2003-07-10 until 2003-08-23
Stephen Cohen Gallery
Los Angeles, CA,
USA United States of America
The Stephen Cohen Gallery is honored to announce an exhibition of photographs by the seminal Soviet photographer Dmitri Baltermants (1912 – 1990). There will be an opening reception on July 10 from 7 – 9 pm . The gallery is located at 7358 Beverly Boulevard and is open Tuesday-Saturday 11-5 and by appointment. Dmitri Baltermants was the premier photojournalist in the Soviet Union for five decades. He was the official photographer to The Kremlin and the picture editor of the popular news and travel magazine Ogonyok.
As a child Baltermants witnessed the tumultuous changes brought about by the 1917 Revolution and grew up in the chaotic political environment dictated by Lenin’s ideologies. After graduating from Moscow State University he anticipated a quite life as a math teacher. As it turned out, Isvestiya assigned him to the Western Ukraine to document the Soviet-German partitioning of Poland, and he was launched as a professional photojournalist.

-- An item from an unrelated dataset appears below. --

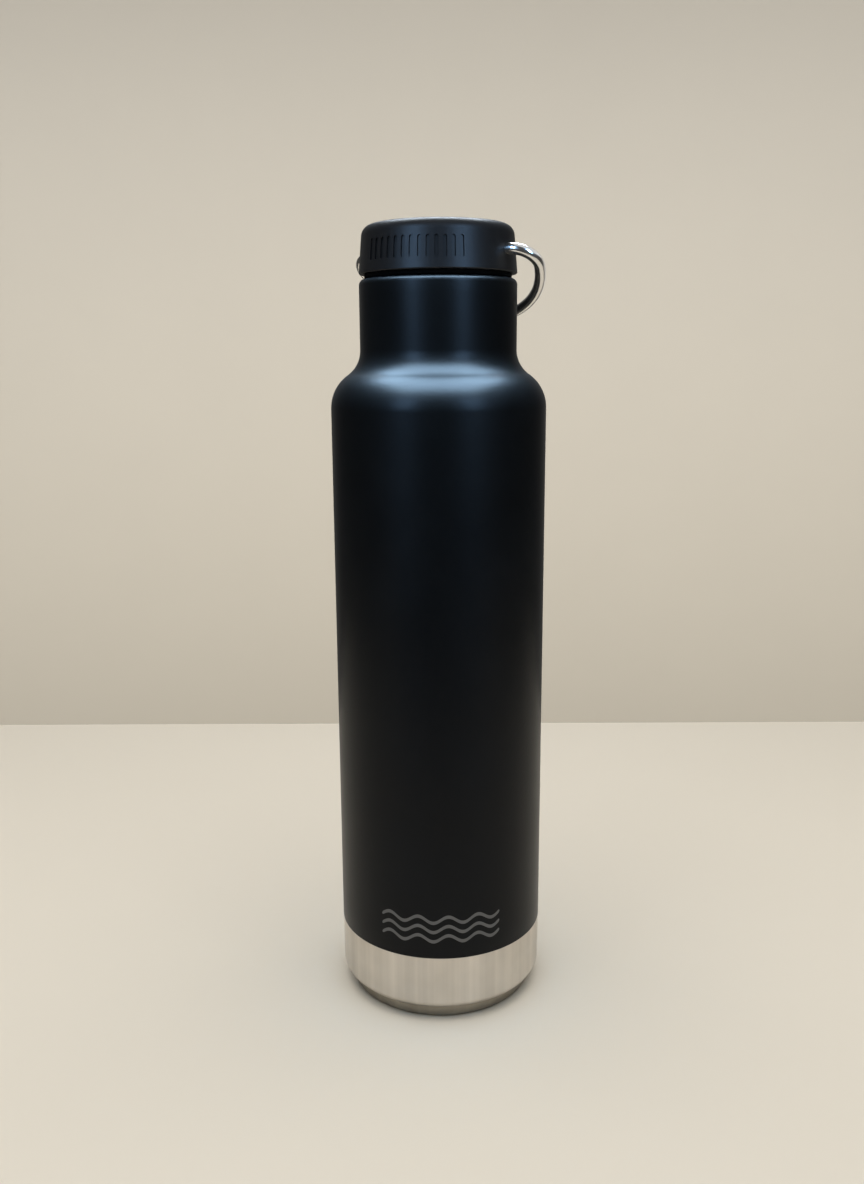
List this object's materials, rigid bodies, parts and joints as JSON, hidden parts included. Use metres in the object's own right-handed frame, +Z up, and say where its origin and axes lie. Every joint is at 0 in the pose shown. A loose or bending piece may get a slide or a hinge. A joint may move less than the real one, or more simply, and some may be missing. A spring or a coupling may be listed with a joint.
{
  "type": "insulated bottle",
  "caption": "Slim double-wall insulated steel bottle with a narrowed neck, a screw cap and a wire carry loop that swings over the cap.",
  "frame": {"origin": "centre of the foot ring, on the surface that the bottle stands on", "axes": "+Z up along the bottle's axis, towards the cap; the printed emblem and the front of the bottle face -Y"},
  "size_m": [0.0732, 0.0732, 0.2706],
  "materials": {
    "body_steel": "satin",
    "liner_steel": "satin",
    "solder": "matte",
    "getter_alloy": "matte",
    "coat": "satin",
    "cap_plastic": "satin",
    "plug_plastic": "satin",
    "foam": "matte",
    "seal": "matte",
    "loop_steel": "polished"
  },
  "bodies": {
    "bottle": {"outer_wall": "body_steel", "powder_coat": "coat", "base_cup": "body_steel", "vacuum_seal": "solder", "seal_cover": "body_steel", "getter": "getter_alloy", "getter_clip": "liner_steel", "liner_wall": "liner_steel", "liner_bottom": "liner_steel"},
    "seal": {"cap_gasket": "seal"},
    "cap": {"cap_shell": "cap_plastic", "cap_plug": "plug_plastic", "cap_insulation": "foam"},
    "loop": {"carry_loop": "loop_steel"}
  },
  "joints": [
    {"name": "cap_lift", "type": "slide", "parent": "bottle", "child": "seal", "axis": [0, 0, 1], "range_m": [0, 0.018]},
    {"name": "cap_turn", "type": "hinge", "parent": "seal", "child": "cap", "pos_m": [0, 0, 0.2618], "axis": [0, 0, 1], "range_deg": [0, 1080]},
    {"name": "loop_swing", "type": "hinge", "parent": "cap", "child": "loop", "pos_m": [0, 0, 0.2618], "axis": [0.8572, -0.515, 0], "range_deg": [0, 251]}
  ],
  "couplings": [
    {"joint": "cap_lift", "follows": "cap_turn", "m_per_rad": 0.00095493}
  ]
}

In 1942 an editor mistakenly published with an egregiously incorrect caption one of Baltermants’s images of German POW’s. He was made a scapegoat, stripped of his captains rank and sent to the most brutal front, Stalingrad. In 1943, after recovering from near crippling injuries, he continued to gather memorable images for the army newspaper Na Raxgrom Vraga, ("To Destroy the Enemy.") He followed the advance of the Red Army in the Ukraine and Poland, from Poland into Germany, and ultimately into Berlin itself, which the Allied Powers, conquered, divided and occupied in 1945. World War II was finally over, but a new conflict, the Cold War, was to dominate the international landscape for the next 45 years. Baltermants would continue to play a leading photojournalistic role, up to and including the Reagan Gorbachev summit meetings.

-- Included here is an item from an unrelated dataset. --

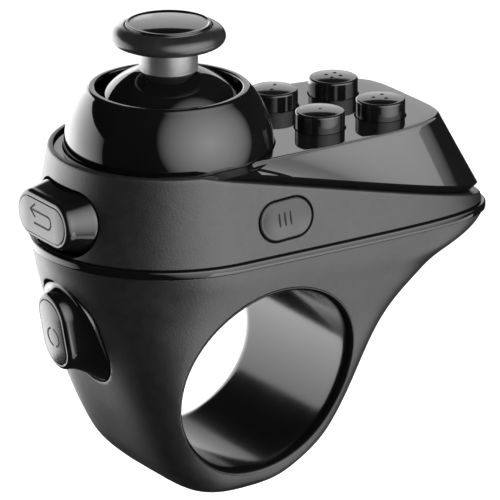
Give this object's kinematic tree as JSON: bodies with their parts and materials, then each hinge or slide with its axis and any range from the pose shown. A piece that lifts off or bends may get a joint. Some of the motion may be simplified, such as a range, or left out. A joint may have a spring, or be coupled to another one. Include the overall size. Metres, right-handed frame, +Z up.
{
  "type": "ring-style finger controller",
  "caption": "Finger-ring controller with a domed thumbstick, a cluster of round top keys, a flush side key, a front key and a hinged front trigger.",
  "frame": {"origin": "centre of the finger hole", "axes": "+X towards the tail behind the top keys, +Y along the finger hole away from the side key, +Z up towards the thumbstick"},
  "size_m": [0.0548, 0.0316, 0.0553],
  "materials": {
    "soft_touch": "soft-touch matte with a fine grain",
    "gloss_black": "polished piano black",
    "rubber_black": "satin black",
    "satin_metal": "satin anodised grey",
    "steel": "plain bright",
    "board": "green solder mask",
    "pouch": "foil pouch",
    "foam": "foam",
    "silicone": "translucent silicone",
    "flex": "polyimide film",
    "chip": "moulded package",
    "lens": "clear acrylic",
    "inner_plastic": "moulded"
  },
  "bodies": {
    "root": {"battery": "pouch", "battery_pad": "foam", "board_header": "inner_plastic", "board_screws": "steel", "button_board": "board", "button_membrane": "silicone", "centering_disc": "inner_plastic", "centering_spring": "steel", "charge_light": "lens", "controller_chip": "chip", "light_pipe": "lens", "lower_shell": "soft_touch", "main_board": "board", "mode_switch": "inner_plastic", "radio_module": "steel", "return_switch": "inner_plastic", "ring_liner": "gloss_black", "sensor_x": "inner_plastic", "sensor_y": "inner_plastic", "stick_dome": "gloss_black", "stick_housing": "inner_plastic", "top_cover": "gloss_black", "trigger_board": "board", "trigger_flex": "flex", "trigger_pin": "steel", "trigger_switch": "inner_plastic", "trim_strip": "gloss_black", "upper_shell": "soft_touch", "usb_socket": "steel"},
    "yoke": {"stick_yoke": "inner_plastic", "yoke_pin": "steel"},
    "stick": {"stick_shaft": "steel", "stem_sleeve": "satin_metal", "stick_skirt": "gloss_black", "thumb_cap": "rubber_black"},
    "arch": {"stick_arch": "inner_plastic"},
    "key_front_near": {"action_button_front_near": "gloss_black"},
    "key_front_far": {"action_button_front_far": "gloss_black"},
    "key_rear_near": {"action_button_rear_near": "gloss_black"},
    "key_rear_far": {"action_button_rear_far": "gloss_black"},
    "mode_key": {"mode_button": "soft_touch"},
    "return_key": {"return_button": "gloss_black"},
    "trigger_lever": {"trigger": "gloss_black"}
  },
  "joints": [
    {"name": "stick_tilt_fore_aft", "type": "hinge", "parent": "root", "child": "yoke", "pos_m": [-0.0058, 0, 0.0255], "axis": [0, 1, 0], "range_deg": [-18, 18], "stiffness_Nm_per_rad": 0.03},
    {"name": "stick_tilt_sideways", "type": "hinge", "parent": "yoke", "child": "stick", "pos_m": [-0.0058, 0, 0.0255], "axis": [1, 0, 0], "range_deg": [-18, 18], "stiffness_Nm_per_rad": 0.03},
    {"name": "arch_tilt", "type": "hinge", "parent": "root", "child": "arch", "pos_m": [-0.0058, 0, 0.0255], "axis": [1, 0, 0], "range_deg": [-18, 18], "stiffness_Nm_per_rad": 0.0005},
    {"name": "press_key_front_near", "type": "slide", "parent": "root", "child": "key_front_near", "axis": [0, 0, -1], "range_m": [0, 0.0008], "stiffness_N_per_m": 2500},
    {"name": "press_key_front_far", "type": "slide", "parent": "root", "child": "key_front_far", "axis": [0, 0, -1], "range_m": [0, 0.0008], "stiffness_N_per_m": 2500},
    {"name": "press_key_rear_near", "type": "slide", "parent": "root", "child": "key_rear_near", "axis": [0, 0, -1], "range_m": [0, 0.0008], "stiffness_N_per_m": 2500},
    {"name": "press_key_rear_far", "type": "slide", "parent": "root", "child": "key_rear_far", "axis": [0, 0, -1], "range_m": [0, 0.0008], "stiffness_N_per_m": 2500},
    {"name": "press_mode_key", "type": "slide", "parent": "root", "child": "mode_key", "axis": [0, 0.9895, -0.1444], "range_m": [0, 0.0004], "stiffness_N_per_m": 4000},
    {"name": "press_return_key", "type": "slide", "parent": "root", "child": "return_key", "axis": [1, 0, 0], "range_m": [0, 0.0005], "stiffness_N_per_m": 3500},
    {"name": "pull_trigger", "type": "hinge", "parent": "root", "child": "trigger_lever", "pos_m": [-0.0184, 0, 0.01189], "axis": [0, -1, 0], "range_deg": [0, 5], "stiffness_Nm_per_rad": 0.15}
  ],
  "couplings": [
    {"joint": "arch_tilt", "follows": "stick_tilt_sideways", "ratio": 1}
  ]
}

It goes without saying that at the time they were taken, Baltermants’s war photographs were ruthlessly edited by the Soviet censorship board who published only those images which boosted national morale and encouraged ultimate Soviet victory. His most moving images were suppressed and were only first exhibited and published in the more open 1960s. Chief among these censored images was the documentation of the Nazi massacre of thousands of men, women and children in the Crimean village of Kerch in winter 1942. Baltermants searingly captured the overpowering day of grief as the village women searched for the bodies of their loved ones in the killing fields. At
other times, his camera captured the day-to-day moments in a soldier1s life, sometimes seemingly peaceful, sometimes jarringly surreal.
In all, over 20 million Soviets lost their lives in the Great Patriotic War. More than just documents, Dmitri Baltermants's images from this period have become universal symbols for the tragedy and incomprehensibility of war. Like Picasso’s Guernica, they rise to the level of great art. Sadly, they have become timely and relevant once again.